Instruction: Locate the line that contains "turf_run();" and the line that contains "in imported if". Copy both of them exactly, together with every line between them, and no others.

-- begin Stored data --

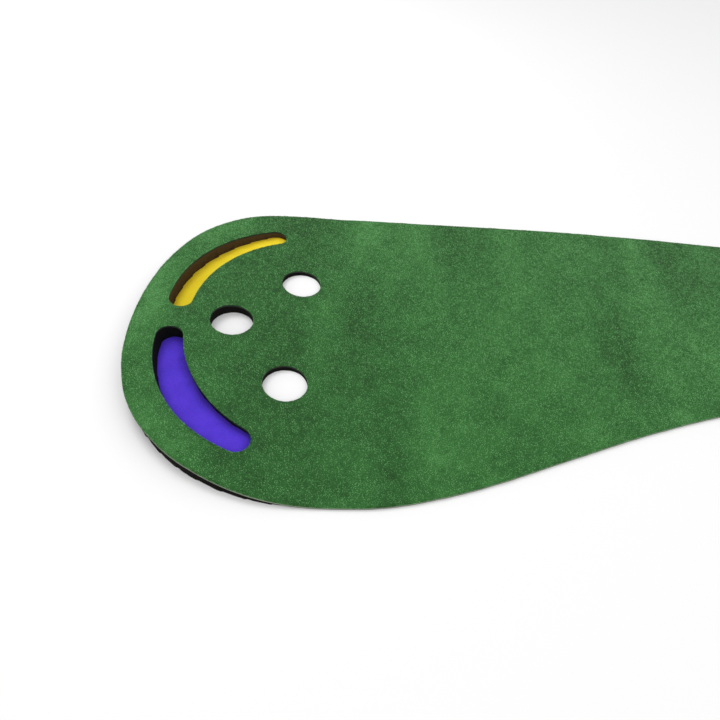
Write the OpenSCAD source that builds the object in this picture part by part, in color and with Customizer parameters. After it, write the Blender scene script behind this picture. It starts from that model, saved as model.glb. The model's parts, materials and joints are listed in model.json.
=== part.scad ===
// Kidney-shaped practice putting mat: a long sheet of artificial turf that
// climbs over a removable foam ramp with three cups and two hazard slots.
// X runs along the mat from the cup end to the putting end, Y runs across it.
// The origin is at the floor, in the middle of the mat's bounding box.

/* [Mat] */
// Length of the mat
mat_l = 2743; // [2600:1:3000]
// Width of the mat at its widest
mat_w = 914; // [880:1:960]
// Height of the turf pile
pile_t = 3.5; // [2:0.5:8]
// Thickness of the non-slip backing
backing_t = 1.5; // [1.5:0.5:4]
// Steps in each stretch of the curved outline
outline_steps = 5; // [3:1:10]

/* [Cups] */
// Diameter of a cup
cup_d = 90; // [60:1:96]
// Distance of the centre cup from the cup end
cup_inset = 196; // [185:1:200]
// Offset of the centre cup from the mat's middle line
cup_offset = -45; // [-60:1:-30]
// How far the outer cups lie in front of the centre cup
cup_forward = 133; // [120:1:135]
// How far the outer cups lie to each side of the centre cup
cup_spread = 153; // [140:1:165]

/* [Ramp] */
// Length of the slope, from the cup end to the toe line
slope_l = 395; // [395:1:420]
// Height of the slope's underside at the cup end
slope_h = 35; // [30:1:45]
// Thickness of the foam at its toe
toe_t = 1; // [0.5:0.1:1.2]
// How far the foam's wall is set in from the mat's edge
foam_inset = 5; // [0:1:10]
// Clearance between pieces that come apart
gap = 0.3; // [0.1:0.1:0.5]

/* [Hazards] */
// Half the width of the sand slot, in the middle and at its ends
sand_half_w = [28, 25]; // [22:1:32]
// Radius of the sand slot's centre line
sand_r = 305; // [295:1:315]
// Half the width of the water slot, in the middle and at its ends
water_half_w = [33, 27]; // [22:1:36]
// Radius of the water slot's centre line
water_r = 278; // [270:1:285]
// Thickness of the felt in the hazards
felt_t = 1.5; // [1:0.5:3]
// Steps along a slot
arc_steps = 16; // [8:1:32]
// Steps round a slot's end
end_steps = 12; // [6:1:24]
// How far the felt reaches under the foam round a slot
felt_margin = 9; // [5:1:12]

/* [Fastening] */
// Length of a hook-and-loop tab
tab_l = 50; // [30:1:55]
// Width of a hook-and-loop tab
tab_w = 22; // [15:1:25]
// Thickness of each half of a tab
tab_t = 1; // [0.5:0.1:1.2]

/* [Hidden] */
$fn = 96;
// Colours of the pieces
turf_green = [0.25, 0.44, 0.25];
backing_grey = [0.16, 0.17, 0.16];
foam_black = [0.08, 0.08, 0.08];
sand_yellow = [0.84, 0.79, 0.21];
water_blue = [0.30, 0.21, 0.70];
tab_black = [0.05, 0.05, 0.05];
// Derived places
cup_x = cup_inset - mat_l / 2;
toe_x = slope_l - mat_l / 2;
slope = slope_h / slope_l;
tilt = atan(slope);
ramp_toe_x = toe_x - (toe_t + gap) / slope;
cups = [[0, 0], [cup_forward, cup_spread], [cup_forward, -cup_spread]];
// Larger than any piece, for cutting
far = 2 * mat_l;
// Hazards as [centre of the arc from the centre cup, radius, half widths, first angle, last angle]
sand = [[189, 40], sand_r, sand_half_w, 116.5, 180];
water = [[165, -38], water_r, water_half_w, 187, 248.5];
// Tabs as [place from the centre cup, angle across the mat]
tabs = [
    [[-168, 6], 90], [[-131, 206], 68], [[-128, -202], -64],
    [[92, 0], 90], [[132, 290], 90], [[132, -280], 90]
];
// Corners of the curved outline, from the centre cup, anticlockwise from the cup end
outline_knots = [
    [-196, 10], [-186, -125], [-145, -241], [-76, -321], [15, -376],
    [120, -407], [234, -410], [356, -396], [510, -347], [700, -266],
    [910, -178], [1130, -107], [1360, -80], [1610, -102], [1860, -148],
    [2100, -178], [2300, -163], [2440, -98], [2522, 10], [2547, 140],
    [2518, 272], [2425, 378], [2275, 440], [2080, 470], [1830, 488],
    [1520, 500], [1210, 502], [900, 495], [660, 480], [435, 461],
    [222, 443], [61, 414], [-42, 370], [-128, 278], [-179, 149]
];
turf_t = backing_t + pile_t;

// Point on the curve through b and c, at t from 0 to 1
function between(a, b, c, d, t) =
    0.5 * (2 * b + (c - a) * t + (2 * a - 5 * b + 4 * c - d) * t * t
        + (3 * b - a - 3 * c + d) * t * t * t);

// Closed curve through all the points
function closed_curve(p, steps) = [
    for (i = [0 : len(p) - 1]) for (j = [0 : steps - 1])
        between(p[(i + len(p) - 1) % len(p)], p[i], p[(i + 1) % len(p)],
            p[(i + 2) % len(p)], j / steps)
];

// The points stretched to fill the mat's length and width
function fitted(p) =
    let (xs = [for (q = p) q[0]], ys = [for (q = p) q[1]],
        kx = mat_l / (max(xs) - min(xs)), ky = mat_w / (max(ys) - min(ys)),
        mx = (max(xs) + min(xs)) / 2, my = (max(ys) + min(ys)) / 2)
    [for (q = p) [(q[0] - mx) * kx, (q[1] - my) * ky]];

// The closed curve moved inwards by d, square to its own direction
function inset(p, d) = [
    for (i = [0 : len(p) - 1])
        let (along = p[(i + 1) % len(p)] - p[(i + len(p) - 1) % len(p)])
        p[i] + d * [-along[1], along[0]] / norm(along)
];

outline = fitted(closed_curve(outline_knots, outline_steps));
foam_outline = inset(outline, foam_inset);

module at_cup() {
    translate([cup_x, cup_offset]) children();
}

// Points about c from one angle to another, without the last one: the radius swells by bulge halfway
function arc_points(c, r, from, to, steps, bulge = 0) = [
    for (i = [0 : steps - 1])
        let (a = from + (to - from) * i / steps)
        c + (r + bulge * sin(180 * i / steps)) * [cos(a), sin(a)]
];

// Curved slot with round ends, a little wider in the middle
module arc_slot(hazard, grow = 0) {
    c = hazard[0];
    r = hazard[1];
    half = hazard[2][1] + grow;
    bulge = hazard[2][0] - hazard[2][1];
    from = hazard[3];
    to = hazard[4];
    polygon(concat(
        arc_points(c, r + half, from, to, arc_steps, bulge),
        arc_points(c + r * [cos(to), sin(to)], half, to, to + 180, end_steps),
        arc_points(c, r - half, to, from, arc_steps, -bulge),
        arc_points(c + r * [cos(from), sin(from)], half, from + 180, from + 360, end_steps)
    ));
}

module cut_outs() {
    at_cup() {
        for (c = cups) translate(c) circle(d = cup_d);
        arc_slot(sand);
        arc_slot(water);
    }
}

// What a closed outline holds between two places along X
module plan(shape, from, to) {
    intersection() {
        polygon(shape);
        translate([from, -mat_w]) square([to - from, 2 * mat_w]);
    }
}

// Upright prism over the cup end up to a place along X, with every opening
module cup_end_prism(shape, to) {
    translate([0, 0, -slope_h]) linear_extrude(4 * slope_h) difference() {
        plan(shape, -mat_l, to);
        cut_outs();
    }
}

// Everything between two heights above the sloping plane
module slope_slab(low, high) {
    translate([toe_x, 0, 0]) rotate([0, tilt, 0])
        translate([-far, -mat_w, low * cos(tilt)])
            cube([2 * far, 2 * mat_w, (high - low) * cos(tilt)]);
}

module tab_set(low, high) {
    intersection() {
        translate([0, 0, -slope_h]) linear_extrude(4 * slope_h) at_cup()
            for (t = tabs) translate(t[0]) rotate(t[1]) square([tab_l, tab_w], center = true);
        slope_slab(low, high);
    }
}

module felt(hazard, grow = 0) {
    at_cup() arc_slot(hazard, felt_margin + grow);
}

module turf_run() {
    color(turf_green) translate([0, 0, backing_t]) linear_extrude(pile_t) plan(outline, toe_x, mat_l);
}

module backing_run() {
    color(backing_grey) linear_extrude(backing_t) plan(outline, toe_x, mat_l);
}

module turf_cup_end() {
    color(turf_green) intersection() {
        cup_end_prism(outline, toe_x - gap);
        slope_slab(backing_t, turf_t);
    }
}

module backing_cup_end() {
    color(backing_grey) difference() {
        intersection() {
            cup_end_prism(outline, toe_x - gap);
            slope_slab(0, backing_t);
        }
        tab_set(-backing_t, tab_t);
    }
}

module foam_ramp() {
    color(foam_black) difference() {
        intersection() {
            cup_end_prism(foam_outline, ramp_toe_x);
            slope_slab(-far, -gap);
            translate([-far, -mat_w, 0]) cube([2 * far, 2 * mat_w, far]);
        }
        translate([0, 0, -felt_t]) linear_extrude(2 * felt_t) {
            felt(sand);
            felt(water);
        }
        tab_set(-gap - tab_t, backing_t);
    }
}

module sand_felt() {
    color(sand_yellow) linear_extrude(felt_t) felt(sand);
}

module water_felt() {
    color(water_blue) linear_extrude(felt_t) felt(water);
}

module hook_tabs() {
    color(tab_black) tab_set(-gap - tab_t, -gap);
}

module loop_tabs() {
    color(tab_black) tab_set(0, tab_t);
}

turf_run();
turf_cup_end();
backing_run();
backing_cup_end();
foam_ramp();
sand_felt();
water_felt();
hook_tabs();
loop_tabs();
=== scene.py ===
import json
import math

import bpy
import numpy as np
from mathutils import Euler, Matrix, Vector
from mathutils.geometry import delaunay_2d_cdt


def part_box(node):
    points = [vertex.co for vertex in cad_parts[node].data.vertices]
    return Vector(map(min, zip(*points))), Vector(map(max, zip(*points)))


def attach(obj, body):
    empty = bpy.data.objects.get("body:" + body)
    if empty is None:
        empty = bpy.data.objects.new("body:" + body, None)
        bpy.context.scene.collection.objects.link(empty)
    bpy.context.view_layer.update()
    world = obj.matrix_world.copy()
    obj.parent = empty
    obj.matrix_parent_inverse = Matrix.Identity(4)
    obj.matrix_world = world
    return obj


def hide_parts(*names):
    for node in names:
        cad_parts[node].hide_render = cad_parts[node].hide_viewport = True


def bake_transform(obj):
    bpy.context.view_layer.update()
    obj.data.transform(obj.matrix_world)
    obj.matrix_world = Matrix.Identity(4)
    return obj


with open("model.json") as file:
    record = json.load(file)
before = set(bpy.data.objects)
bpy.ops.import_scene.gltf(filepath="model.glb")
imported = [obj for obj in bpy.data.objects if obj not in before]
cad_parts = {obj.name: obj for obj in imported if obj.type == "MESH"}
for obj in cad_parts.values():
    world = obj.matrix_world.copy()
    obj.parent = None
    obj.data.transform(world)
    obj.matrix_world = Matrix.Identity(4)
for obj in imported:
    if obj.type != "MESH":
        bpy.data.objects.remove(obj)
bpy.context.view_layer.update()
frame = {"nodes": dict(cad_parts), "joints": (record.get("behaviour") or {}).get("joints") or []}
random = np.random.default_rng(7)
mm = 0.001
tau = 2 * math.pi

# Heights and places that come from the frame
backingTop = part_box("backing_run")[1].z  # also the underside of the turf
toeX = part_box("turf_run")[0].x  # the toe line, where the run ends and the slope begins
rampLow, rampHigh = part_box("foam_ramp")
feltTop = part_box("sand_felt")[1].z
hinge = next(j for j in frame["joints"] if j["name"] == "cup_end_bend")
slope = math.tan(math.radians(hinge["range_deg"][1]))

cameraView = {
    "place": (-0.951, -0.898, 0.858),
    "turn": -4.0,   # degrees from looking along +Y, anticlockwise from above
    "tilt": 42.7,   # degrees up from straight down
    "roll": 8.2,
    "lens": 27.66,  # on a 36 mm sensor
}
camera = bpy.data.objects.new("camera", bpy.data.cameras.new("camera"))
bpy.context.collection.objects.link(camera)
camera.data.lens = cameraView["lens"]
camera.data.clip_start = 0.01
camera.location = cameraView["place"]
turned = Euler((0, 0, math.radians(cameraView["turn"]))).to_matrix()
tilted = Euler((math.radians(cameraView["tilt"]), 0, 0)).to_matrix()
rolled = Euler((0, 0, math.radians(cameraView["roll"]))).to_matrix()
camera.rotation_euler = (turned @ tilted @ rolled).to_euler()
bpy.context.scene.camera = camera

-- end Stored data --

Solution:
turf_run();
turf_cup_end();
backing_run();
backing_cup_end();
foam_ramp();
sand_felt();
water_felt();
hook_tabs();
loop_tabs();
=== scene.py ===
import json
import math

import bpy
import numpy as np
from mathutils import Euler, Matrix, Vector
from mathutils.geometry import delaunay_2d_cdt


def part_box(node):
    points = [vertex.co for vertex in cad_parts[node].data.vertices]
    return Vector(map(min, zip(*points))), Vector(map(max, zip(*points)))


def attach(obj, body):
    empty = bpy.data.objects.get("body:" + body)
    if empty is None:
        empty = bpy.data.objects.new("body:" + body, None)
        bpy.context.scene.collection.objects.link(empty)
    bpy.context.view_layer.update()
    world = obj.matrix_world.copy()
    obj.parent = empty
    obj.matrix_parent_inverse = Matrix.Identity(4)
    obj.matrix_world = world
    return obj


def hide_parts(*names):
    for node in names:
        cad_parts[node].hide_render = cad_parts[node].hide_viewport = True


def bake_transform(obj):
    bpy.context.view_layer.update()
    obj.data.transform(obj.matrix_world)
    obj.matrix_world = Matrix.Identity(4)
    return obj


with open("model.json") as file:
    record = json.load(file)
before = set(bpy.data.objects)
bpy.ops.import_scene.gltf(filepath="model.glb")
imported = [obj for obj in bpy.data.objects if obj not in before]
cad_parts = {obj.name: obj for obj in imported if obj.type == "MESH"}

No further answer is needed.